As an aside: the chef-client recently gained the ability to fork for each
run when running as a service. In theory that should mitigate the problem
for you.


#3

I experienced this too with other cookbook too. Some take longer than others. I would take months
to bloat on sode nodes, but it can take all machine ram.
I did tried to look for the problem before without success.
So I ended using monit[1] to monitor chef-client, and everytime this one used more than 350mb, it
restarted it.

[1] http://mmonit.com/monit/


Regards,
Alfredo Palhares


#4

Chef has built in support to fork the run when run from a daemon. Give it a
shot and see if it helps. You’ll likely still see the 500MB process usage,
but the forked copy (where the memory is being used) should be terminated
at the end of the run. [0]

You’ll want ‘chef-(client|solo) --fork’

Cheers,

–AJ

[0]

On 22 November 2012 23:25, Alfredo Palhares masterkorp@masterkorp.netwrote:

I experienced this too with other cookbook too. Some take longer than
others. I would take months
to bloat on sode nodes, but it can take all machine ram.
I did tried to look for the problem before without success.
So I ended using monit[1] to monitor chef-client, and everytime this one
used more than 350mb, it
restarted it.

[1] http://mmonit.com/monit/


Regards,
Alfredo Palhares


#5

Hi,

On Thursday 22 November 2012 10:59:04 Karol Hosiawa wrote:

I’m using
https://github.com/opscode-cookbooks/application
and
https://github.com/opscode-cookbooks/application_ruby
to deploy about 60 apps on different nodes
running chef-client every 30 minutes as a service.
After a few hours the chef-client process uses 500MB, after a day more
than 1 GB.
I have 14 nodes and only the ones that have the “application” cookbook
in the run list leak memory.

I just wanted to ask if anyone else noticed it as well ? If no one else has
then it suggests it’s something specific to my setup and I should be looking
for the leak somewhere else.

I can’t help, I just noticed that I might have suffered the same problem. I
didn’t investigate that deeply to pin it on the application-cookbook. But the
machine concerned has the application-cookbook applied and the others without
don’t suffer mem-leaks.
I think I “solved” it by running chef-client from cron instead of as a deamon.
Gotta see how the machine behaves…

Have fun,

Arnold


#6

I can confirm seeing this in the wild on multiple nodes in our
architecture.
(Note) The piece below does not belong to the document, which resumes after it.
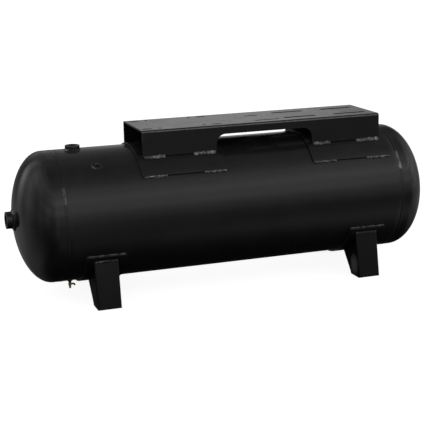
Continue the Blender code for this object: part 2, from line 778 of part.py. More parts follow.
# wing: a hub joined to two thumb pads drawn in the YZ plane, then bored through
THUMB_REACH = 12.0 * MM
THUMB_Z = -292.9 * MM
THUMB_HALF_H, THUMB_SWELL = 2.1 * MM, 0.9 * MM      # swell is added towards the tips
THUMB_HALF_T = 1.5 * MM
THUMB_SIDES = 20
WING_BORE_R = 2.6 * MM
thumb_outline = []
for i in range(THUMB_SIDES):
    angle = 2 * math.pi * i / THUMB_SIDES
    half_height = THUMB_HALF_H + THUMB_SWELL * abs(math.cos(angle))
    thumb_outline.append(
        (THUMB_REACH * math.cos(angle), THUMB_Z + half_height * math.sin(angle))
    )
wing = turned_for_cock("drain_cock_wing", from_mm(WING_HUB_PROFILE), brass)
thumb_mesh = outline_mesh(thumb_outline, THUMB_HALF_T)
boolean(wing, add_cutter("wing_join", thumb_mesh, ALONG_X, cock), "UNION")
wing_bore_place = shifted(0, 0, -292 * MM)
boolean(
    wing,
    cylinder_cutter("wing_bore", WING_BORE_R, 30 * MM, wing_bore_place, COCK_STEPS, cock),
)
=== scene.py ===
"""Looks of a horizontal air receiver: a welded tank on four folded legs, with a
plate deck on top, threaded couplings and a drain cock underneath.

Metres, +Z up, the floor at Z = 0.  +X runs along the vessel, so left is -X, and
the front is -Y.  Places come from the boxes of the CAD nodes, and each piece
rides on a CAD body.  Heights are mostly measured from the vessel's axis."""

import math
from itertools import count
from types import SimpleNamespace

import bmesh
import bpy
import numpy as np
from mathutils import Matrix, Vector


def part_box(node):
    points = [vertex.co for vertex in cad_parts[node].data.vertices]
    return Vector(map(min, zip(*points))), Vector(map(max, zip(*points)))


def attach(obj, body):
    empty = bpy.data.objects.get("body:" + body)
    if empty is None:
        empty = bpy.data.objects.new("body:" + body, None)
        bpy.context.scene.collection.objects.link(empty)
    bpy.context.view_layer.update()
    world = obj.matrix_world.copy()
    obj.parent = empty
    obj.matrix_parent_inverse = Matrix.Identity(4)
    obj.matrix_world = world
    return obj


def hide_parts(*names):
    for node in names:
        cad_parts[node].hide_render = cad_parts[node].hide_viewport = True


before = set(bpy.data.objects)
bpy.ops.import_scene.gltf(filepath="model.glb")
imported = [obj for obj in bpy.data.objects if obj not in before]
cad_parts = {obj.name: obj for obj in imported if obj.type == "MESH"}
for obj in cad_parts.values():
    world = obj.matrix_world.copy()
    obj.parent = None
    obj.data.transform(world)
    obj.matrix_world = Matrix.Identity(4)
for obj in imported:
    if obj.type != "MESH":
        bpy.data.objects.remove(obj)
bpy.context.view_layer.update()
MM = 0.001
SCENE = bpy.context.scene


# =================================================================== measures
# vessel
_lo, _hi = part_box("shell")
AXIS_Z = (_lo.z + _hi.z) / 2
RADIUS = (_hi.z - _lo.z) / 2
SHELL_END = _hi.x
_lo, _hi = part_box("girth_weld_right")
SEAM_X = (_lo.x + _hi.x) / 2
SEAM_HALF = (_hi.x - _lo.x) / 2
WALL = 4.6 * MM
SKIRT = 29.0 * MM           # straight part of a head, from the seam
HEAD_DEPTH = 127.0 * MM     # elliptical part of a head

# deck and saddles
DECK_LO, DECK_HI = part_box("deck")
DECK_HALF = (DECK_HI.y - DECK_LO.y) / 2
DECK_TOP = DECK_HI.z - AXIS_Z
DECK_FOOT = DECK_LO.z - AXIS_Z
PLATE = 6.35 * MM
BEND_RADIUS = 9.5 * MM
LEFT_SADDLE_LO, LEFT_SADDLE_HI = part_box("deck_saddle_left")
RIGHT_SADDLE_LO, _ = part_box("deck_saddle_right")
SADDLE_OUT = LEFT_SADDLE_HI.z - AXIS_Z
SADDLE_IN = SADDLE_OUT - PLATE
# half angle of a deck saddle from straight up, and of a foot saddle from straight down
DECK_WRAP = math.asin(min(1.0, LEFT_SADDLE_HI.y / SADDLE_OUT))
FOOT_LO, FOOT_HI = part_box("foot_saddle_right")
FOOT_WRAP = math.pi - math.acos((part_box("foot_saddle_left")[1].z - AXIS_Z) / SADDLE_OUT)

# ports
HOLE_GAP = 0.2 * MM         # between a coupling and the hole it stands in
GAUGE_TILT = math.radians(33.5)


def port_middle(node):
    """X and radius of a port on the shell."""
    lo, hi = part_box(node)
    return (lo.x + hi.x) / 2, (hi.x - lo.x) / 2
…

After upgrading everything to 10.16.2 and using the --fork
flag for our chef-client daemon the problem has gone away. I had to merge
in the --fork pull request myself, but it may have been merged into the
chef-client cookbook repository by now. If it hasn’t, it should. It’s an
important patch IMO.

-Kevin

On Thu, Nov 22, 2012 at 2:46 PM, Arnold Krille arnold@arnoldarts.de wrote:

Hi,

On Thursday 22 November 2012 10:59:04 Karol Hosiawa wrote:

I’m using
https://github.com/opscode-cookbooks/application
and
https://github.com/opscode-cookbooks/application_ruby
to deploy about 60 apps on different nodes
running chef-client every 30 minutes as a service.
After a few hours the chef-client process uses 500MB, after a day more
than 1 GB.
I have 14 nodes and only the ones that have the “application” cookbook
in the run list leak memory.

I just wanted to ask if anyone else noticed it as well ? If no one else
has
then it suggests it’s something specific to my setup and I should be
looking
for the leak somewhere else.

I can’t help, I just noticed that I might have suffered the same problem. I
didn’t investigate that deeply to pin it on the application-cookbook. But
the
machine concerned has the application-cookbook applied and the others
without
don’t suffer mem-leaks.
I think I “solved” it by running chef-client from cron instead of as a
deamon.
Gotta see how the machine behaves…

Have fun,

Arnold


#7

Thanks everyone.

The suggestion to use forking is really sweeping the problem under the carpet.
If there’s a leak it should be fixed otherwise people using the
application cookbook
not aware of the need to fork chef-client will run into the same problem again.
Forking is also not an option on some platforms/Ruby VMs afaik.
I’ll report if I manage to find it.

Thanks
Karol


#8

On Sat, Nov 24, 2012 at 10:54 AM, Karol Hosiawa hosiawak@gmail.com wrote:

The suggestion to use forking is really sweeping the problem under the
carpet.
If there’s a leak it should be fixed otherwise people using the
application cookbook
not aware of the need to fork chef-client will run into the same problem
again.
Forking is also not an option on some platforms/Ruby VMs afaik.
I’ll report if I manage to find it.

Oh sure, it’s just that it might take a while to find, fix and merge; so I
was simply offering a short-term workaround.
But beyond that, of course we want a proper fix.